Софья Андреевна записала в дневнике, как, переписывая «Воскресение», была возмущена «умышленным цинизмом в описании православной службы» (СТ-Дн., I, 444). Описывая Евхаристию в тюремной церкви, Толстой изобразил главное таинство православия как нелепый магический обряд. В следующей главе он обвинил церковь в кощунстве и измене букве и духу учения Христа. Подлинная цель государственных религий, по Толстому, – побудить верующего перестать прислушиваться к голосу собственной совести, чтобы он мог продолжать вести безнравственный образ жизни и поддерживать жестокую и несправедливую систему власти.
Разумеется, эти главы не могли быть напечатаны в подцензурном издании. Но Толстой разрешил Черткову включить их в свое издание романа. Тысячи копий полного текста немедленно разошлись по всей России. Читатели гектографировали недостающие страницы и вставляли их в купленные экземпляры.
Официальная церковь была вынуждена реагировать. После года размышлений и обсуждений и, как полагают некоторые современные историки, вопреки желанию Победоносцева Святейший синод в феврале 1901 года издал определение, осуждающее Толстого. Документ был составлен с намеренной двусмысленностью: по сути, это, конечно, отлучение от церкви, но само слово «отлучение» ни разу не употребляется. Напротив, Синод выражал сожаление, что Толстой прервал свою связь с церковью, и надежду – что он вернется в ее лоно. В любом случае, это был серьезный акт, ставивший Толстого вне закона в собственной стране и в то же время дополнительно поднимавший его репутацию в глазах значительной части общества, враждебно настроенного к церкви и трону.
Толстой не был вполне уверен в смысле определения. Он спрашивал друзей, предали ли его анафеме, и, кажется, был разочарован, получив отрицательный ответ. В ответном обращении он обвинил Синод в лицемерии и разжигании ненависти. Он написал, что гулял по Москве в день оглашения определения и слышал, как кто-то в толпе назвал его «дьяволом в образе человека». Толстой умолчал, что в ответ из толпы послышались крики «Ура Л.Н., здравствуйте, Л.Н! Привет великому человеку!
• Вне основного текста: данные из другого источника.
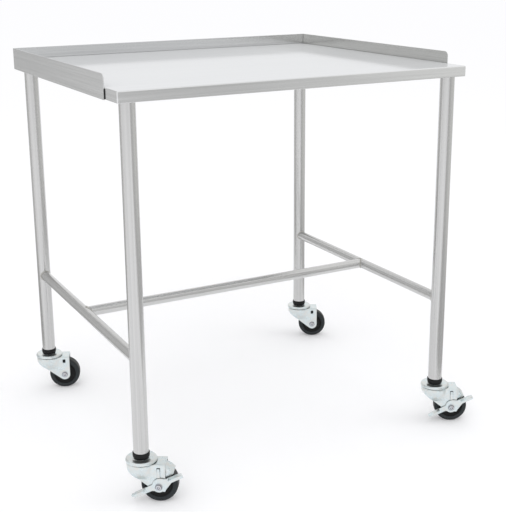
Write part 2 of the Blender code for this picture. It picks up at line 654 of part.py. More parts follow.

Ура!» (СТ-Дн., II, 15). По словам Чехова, «к отлучению Толстого публика отнеслась со смехом» [68].
В «Ответе на определение Синода от 20–22 февраля и на полученные мною по этому поводу письма» Толстой подтвердил, что отверг догматы господствующей церкви и считает невозможным возвращение в православие:
Мне надо самому одному жить, самому одному и умереть (и очень скоро), и потому я не могу никак иначе верить, как так, как верю, готовясь итти к тому богу, от которого исшел. Я не говорю, чтобы моя вера была одна несомненно на все времена истинна, но я не вижу другой – более простой, ясной и отвечающей всем требованиям моего ума и сердца; если я узнаю такую, я сейчас же приму ее, потому что богу ничего, кроме истины, не нужно. Вернуться же к тому, от чего я с такими страданиями только что вышел, я уже никак не могу, как не может летающая птица войти в скорлупу того яйца, из которого она вышла. ‹…› Я начал с того, что полюбил свою православную веру более своего спокойствия, потом полюбил христианство более своей церкви, теперь же люблю истину более всего на свете. И до сих пор истина совпадает для меня с христианством, как я его понимаю. И я исповедую это христианство; и в той мере, в какой исповедую его, спокойно и радостно живу и спокойно и радостно приближаюсь к смерти. (ПСС, XXXIV, 247, 252–253)
Толстой покушался на сакральные символы государственной церкви, но у него были свои святыни, которые он тщательно оберегал. Момент перехода от отдельной и временной жизни к общей и вечной обладал для него абсолютной святостью. «Любовь есть сущность жизни, и смерть, снимая покров жизни, оголяет ее сущность» (ПСС, LII, 119), – записал он в 1894 году. Племянница писателя Елизавета Оболенская вспоминала, как он спросил критика Василия Стасова, что тот думает о смерти. Стасов ответил, что вообще не думает «об этой стерве». По свидетельству Оболенской, Толстой воспринял эти слова как кощунство; он часто говорил о смерти «как о благе, как о желательном переходе из этой жизни в другую, как об освобождении. Но мысли о смерти волновали его». Однажды он заметил, что «только очень легкомысленный человек может не бояться смерти». Речь для него шла не столько о страхе физического исчезновения, сколько об опасении оказаться недостойным этого высокого мгновения. В конце жизни он говорил, что, хотя бессознательная смерть и «приятна», он «бы хотел умереть в памяти» [69].